For my last restaurant post (and my penultimate post of all), I went back to Tapas Teatro. I used to go here often but sadly have not gotten around to this place lately. It hasn't changed: still bustling, still ready with the delicious sangría, still with a dizzying array of tapas for the hungry theater-goer (or the guy who stumbles in off the street).
I re-read my first Tapas Teatro post from way back in September of '06 before heading there, and I have to admit: I like how my writing style has evolved (specifically away from the style I used to write in). I don't know. It does seem like I'm being extra-descriptive, something I really don't bother to do anymore. An example from that post:
When the waiterss came back, I ordered a Guiness [sic] (a favorite beer of mine) and one of my favorite dishes, their battered fried vegetables. A little bit about these veggies: the chefs take onions, eggplant and asparagus and fry it in what seems like a tempura-like batter. The chefs at Tapas Teatro then serve it up hot with a spicy, smooth mango-jalapeño salsa (actually, it's more like a jelly), with pieces of red pepper on the sides. The presentation on a square white plate is also gorgeous.
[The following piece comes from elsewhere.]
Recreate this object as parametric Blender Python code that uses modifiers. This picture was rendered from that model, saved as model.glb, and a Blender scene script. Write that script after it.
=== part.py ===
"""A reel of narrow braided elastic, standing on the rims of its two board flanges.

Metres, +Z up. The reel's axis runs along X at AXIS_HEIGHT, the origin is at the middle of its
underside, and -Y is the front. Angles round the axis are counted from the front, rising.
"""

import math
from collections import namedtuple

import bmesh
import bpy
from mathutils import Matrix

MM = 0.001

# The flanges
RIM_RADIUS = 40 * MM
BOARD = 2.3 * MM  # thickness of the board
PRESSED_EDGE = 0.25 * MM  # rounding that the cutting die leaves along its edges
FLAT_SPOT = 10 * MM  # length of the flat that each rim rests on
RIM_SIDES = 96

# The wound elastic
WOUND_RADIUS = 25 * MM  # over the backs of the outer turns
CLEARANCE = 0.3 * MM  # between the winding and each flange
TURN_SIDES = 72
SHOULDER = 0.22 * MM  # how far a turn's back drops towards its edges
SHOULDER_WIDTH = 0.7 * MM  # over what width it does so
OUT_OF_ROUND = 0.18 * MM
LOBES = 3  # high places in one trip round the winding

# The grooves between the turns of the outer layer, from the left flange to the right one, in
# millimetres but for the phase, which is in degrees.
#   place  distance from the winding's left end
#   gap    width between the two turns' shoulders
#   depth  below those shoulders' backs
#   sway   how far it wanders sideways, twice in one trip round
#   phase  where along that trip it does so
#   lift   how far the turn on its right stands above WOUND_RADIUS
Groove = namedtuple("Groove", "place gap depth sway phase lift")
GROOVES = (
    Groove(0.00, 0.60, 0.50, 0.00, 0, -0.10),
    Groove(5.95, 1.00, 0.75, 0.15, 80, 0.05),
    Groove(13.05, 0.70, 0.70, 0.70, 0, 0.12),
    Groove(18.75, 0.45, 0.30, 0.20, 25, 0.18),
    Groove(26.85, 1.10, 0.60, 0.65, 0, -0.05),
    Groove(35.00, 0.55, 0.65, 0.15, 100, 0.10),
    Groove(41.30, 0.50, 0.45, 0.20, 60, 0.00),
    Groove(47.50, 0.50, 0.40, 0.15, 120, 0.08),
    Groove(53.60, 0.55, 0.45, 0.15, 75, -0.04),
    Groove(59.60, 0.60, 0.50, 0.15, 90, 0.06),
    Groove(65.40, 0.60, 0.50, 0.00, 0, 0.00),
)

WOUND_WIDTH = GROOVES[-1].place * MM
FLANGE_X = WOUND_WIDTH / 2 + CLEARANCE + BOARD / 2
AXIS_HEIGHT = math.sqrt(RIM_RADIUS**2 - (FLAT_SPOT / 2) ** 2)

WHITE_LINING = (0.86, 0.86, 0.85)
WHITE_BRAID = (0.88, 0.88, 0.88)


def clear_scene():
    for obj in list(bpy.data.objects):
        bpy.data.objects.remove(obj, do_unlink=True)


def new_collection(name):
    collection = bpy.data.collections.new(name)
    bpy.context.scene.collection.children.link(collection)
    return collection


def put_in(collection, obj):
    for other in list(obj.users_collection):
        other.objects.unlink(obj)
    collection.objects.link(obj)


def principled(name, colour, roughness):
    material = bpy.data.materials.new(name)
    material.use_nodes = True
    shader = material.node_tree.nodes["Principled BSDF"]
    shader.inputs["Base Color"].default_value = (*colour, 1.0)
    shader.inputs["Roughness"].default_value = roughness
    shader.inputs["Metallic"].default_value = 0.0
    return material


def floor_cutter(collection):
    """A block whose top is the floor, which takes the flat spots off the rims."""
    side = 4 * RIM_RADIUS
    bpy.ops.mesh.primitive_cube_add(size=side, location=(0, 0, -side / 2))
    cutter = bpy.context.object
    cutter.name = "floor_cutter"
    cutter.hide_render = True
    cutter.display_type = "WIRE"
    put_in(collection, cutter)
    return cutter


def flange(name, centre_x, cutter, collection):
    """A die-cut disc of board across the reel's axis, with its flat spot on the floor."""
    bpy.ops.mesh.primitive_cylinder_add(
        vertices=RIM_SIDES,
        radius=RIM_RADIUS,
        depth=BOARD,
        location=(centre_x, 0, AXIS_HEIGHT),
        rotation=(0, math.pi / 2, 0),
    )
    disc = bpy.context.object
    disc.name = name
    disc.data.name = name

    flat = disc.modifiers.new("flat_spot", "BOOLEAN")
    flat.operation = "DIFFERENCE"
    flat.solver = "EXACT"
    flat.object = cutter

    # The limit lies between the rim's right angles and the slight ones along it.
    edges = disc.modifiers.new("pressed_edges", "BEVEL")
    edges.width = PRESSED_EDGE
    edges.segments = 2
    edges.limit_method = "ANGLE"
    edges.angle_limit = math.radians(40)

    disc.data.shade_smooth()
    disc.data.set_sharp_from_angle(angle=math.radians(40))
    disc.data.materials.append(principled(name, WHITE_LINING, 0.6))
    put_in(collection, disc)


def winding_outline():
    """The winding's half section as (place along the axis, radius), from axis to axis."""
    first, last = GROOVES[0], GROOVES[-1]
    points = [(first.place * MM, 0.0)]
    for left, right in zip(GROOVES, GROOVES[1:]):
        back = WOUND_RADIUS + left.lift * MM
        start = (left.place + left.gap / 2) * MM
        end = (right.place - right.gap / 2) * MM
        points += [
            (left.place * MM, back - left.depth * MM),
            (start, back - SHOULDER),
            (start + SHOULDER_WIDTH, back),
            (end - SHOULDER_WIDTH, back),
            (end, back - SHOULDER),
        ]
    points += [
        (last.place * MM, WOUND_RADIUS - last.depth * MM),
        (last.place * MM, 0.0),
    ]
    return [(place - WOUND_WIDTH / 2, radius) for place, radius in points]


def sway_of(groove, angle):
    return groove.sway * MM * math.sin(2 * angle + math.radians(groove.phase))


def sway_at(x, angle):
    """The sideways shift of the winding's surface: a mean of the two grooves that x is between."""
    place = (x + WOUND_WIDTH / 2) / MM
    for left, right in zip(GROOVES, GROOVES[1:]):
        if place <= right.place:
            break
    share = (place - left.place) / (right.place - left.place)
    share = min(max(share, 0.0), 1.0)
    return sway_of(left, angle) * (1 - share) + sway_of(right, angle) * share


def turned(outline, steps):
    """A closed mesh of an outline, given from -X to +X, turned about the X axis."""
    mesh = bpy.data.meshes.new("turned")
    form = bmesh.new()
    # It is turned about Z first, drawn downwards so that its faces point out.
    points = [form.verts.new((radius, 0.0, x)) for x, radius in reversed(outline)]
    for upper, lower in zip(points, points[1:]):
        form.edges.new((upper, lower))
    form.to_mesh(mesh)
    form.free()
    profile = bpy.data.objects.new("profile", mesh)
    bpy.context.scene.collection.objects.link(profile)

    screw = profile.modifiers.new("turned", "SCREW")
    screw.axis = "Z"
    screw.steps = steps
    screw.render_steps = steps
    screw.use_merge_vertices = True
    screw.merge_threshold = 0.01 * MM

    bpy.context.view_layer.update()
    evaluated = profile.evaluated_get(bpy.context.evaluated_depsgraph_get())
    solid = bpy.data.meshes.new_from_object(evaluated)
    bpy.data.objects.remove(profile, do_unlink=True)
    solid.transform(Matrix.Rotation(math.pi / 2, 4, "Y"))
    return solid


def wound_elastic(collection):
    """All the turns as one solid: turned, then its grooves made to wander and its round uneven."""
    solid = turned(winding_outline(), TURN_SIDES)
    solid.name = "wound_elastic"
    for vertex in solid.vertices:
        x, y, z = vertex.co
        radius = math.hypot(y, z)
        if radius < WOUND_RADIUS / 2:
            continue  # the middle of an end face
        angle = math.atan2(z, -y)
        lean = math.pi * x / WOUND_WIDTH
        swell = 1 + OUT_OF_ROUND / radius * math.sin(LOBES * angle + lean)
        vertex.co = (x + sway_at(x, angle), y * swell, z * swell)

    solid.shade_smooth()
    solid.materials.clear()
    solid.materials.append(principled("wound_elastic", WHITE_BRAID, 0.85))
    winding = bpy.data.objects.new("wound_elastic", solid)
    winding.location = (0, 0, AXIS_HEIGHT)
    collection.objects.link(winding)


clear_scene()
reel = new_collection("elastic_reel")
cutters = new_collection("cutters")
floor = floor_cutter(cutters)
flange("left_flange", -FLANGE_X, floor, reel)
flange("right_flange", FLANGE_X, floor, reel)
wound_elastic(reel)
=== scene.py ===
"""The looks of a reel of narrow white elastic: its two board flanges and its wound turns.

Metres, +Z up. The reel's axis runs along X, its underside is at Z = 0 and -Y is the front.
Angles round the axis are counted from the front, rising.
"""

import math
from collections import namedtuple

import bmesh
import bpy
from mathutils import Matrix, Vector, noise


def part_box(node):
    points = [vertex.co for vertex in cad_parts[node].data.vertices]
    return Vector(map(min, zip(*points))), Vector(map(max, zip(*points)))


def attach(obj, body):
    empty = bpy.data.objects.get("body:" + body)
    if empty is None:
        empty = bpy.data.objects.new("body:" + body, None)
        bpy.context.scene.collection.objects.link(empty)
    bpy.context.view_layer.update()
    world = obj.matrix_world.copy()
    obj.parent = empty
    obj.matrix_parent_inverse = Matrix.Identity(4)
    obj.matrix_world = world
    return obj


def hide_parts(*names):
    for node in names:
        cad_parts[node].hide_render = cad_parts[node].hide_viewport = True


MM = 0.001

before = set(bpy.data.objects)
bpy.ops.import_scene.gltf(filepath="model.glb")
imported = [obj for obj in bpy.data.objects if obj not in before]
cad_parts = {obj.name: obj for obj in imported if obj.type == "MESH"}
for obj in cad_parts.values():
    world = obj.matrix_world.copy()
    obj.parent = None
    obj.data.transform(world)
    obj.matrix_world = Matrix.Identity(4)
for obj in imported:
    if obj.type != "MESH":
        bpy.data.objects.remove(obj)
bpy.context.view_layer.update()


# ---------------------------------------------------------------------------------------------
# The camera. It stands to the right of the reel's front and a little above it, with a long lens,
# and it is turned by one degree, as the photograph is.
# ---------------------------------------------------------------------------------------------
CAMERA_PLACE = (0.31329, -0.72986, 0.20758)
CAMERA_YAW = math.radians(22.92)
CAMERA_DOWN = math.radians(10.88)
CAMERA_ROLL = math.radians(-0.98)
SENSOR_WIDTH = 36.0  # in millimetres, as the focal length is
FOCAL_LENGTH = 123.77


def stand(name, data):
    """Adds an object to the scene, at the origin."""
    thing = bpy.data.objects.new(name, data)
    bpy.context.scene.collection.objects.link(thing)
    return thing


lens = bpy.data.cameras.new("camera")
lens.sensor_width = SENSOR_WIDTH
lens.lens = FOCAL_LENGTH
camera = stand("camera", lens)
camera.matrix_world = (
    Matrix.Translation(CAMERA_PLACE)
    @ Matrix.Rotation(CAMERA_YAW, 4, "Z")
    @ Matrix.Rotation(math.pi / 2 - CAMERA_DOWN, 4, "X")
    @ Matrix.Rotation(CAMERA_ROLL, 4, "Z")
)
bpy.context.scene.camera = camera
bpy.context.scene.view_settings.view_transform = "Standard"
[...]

After another wait, in which I was brought some Italian bread with olive oil mixed with softened baked garlic (mmmmm, garlic), the waitress brought out the veggies and my beer. I bit into the onion first. It was a little soggier than usual, but still tasty. Everything else was nice and crispy, not soggy at all (well, as not soggy as fried eggplant can be). And the sweet and spicy salsa was a perfect complement.
True to form, we ordered a variety of things. We started with the fritura de mariscos plate, a bevy of tender and wonderfully crunchy fried calamari, bass and shrimp. Normally I might just order this one thing and that would be enough for me. But no, there was more.
For a little bit of red meat, I ordered the bistec a la brasa, a small but juicy piece of Angus beef with a "piquillo pepper sauce" and a parsley aioli. I don't eat too much in the way of steak, so this was an indulgence for me.
Believe it or not, my favorite part of the meal was something I don't particularly enjoy: fennel. I have nothing against it, but I just don't usually find very inspired versions of it. However, this fried fennel with garlic aioli was a nice surprise: crispy and even a little juicy with a flavorful crunchy breading. The aioli was a delicious sauce to go with it. Alongside this dish was the remolachas dish, made of beets and arugula on top of chêvre. Again, delicious.
Not pictured was our final dish, the plato de España: an arrangement of different Spanish cheese, sausage and ham: Manchego, Cantimpalo and jamón serrano. This was a nice way to end our dinner - no dessert for us, as we were just too full. And this was also a lovely way to end this blog: one final post about a restaurant I haven't gotten to in ages, and am reminded why I need to get there again.
There we go, my last normal post. There is just one left, and it's going up tomorrow!